Once again, this is a collection of short stories that will resonate with fans of 1970s horror compendiums, and who are perhaps but off by some of the more dominant anthologies out there, which often seem to be more of a closed shop for old mates of the editor than the actual pick of what is out there (unless you believe that the same authors, year in, year out always write the best horror stories).

I imagine some of the self-proclaimed horror elite might well turn their noses up at much of the content here, which offers a mix of gruesome, sometimes crude, sometimes socially conservative stories. But so what? I doubt anyone included here is too worried about being respectable. And while a couple of tales do indeed seem to have a slightly reactionary bent to them, isn’t horror supposed to challenge our beliefs?

This is quite a solid collection – there’s nothing terrible here, with the thirteen stories ranging from the entertaining (if predictable) to the excellent. Reggie Oliver’s opening tale Quieta Non Movere gets things off to a slow-burn start, with his tale of a vengeful ghost (or is it zombie) priest, and ghostly experiences return in David A. Riley’s The Last Coach Trip and Stephen Bacon’s Home by the Sea, which sees an abuser revisited by the ghosts of his past.

Mark Samuels’ The Other Tenant is a classic story of something strange going on in the flat next door that ends with a brutal and gruesome payoff, while Gary Fry’s Behind the Screen reveals the dangers of telling strangers too much about your life – and having a video link to your family at home.

David Williams’ Boys will be Boys, Thana Niveau’s The Coal Man and Anna Taborska’s Little Pig all deal with childhood terrors – in the former story, the terroriser is very much the mutant, hyper-intelligent child who is unwilling to share his parents with any new arrival, while The Coal Man is a grim story of invented bogeyman characters becoming real, and Little Pig is a brutally bleak story of sacrifice and desperation – probably the least ‘horror’ story in the collection, but certainly one of the most affecting.

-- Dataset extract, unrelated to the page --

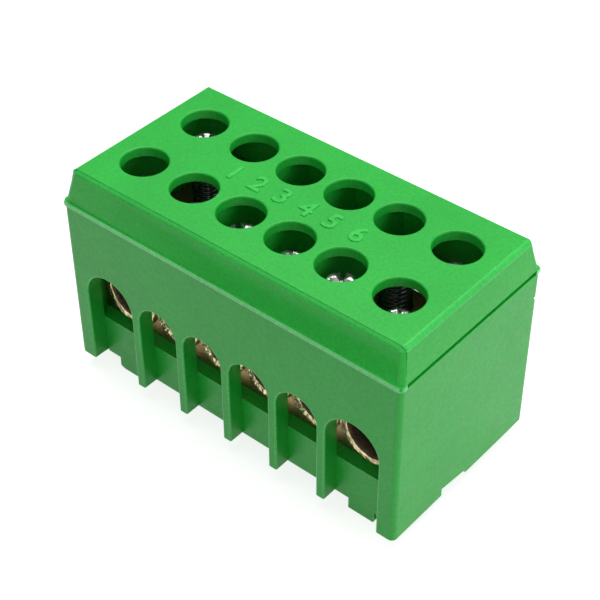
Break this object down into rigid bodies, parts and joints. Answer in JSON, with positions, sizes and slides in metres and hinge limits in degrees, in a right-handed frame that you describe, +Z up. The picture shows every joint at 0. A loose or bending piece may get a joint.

Paul Finch’s Tok sees an African fetish doll coming to life to protect its owner from imaginary fears, while Marion Pitman’s Music in the Bone is a story of sexual obsession and the search for the perfect musical instrument (horror fans will need no clues as to what materials make up such instruments). Kate Farrell’s Mea Culpa is a tale of domestic violence with a neat twist at the end.

The two stories that theoretically stray into Daily Mail reader area are Tina & Tony Rath’s Casualties of the System and John Llewellyn Probert’s How the Other Half Dies. The former sees young offenders sent back in time by their social workers to face a more appropriate punishment, while the latter has a respectable couple torturing a burglar. Both are, I suspect, more satirical than wishful thinking, but more sensitive Guardian readers might be distressed by their take on law and order.

So, another impressive mixture of cold chills and grotesque splatter. Once again, I highly recommend this for anyone who misses the days when tales of (as the back cover says) beasts, brutes, the creepy and the unsettling filled the shelves.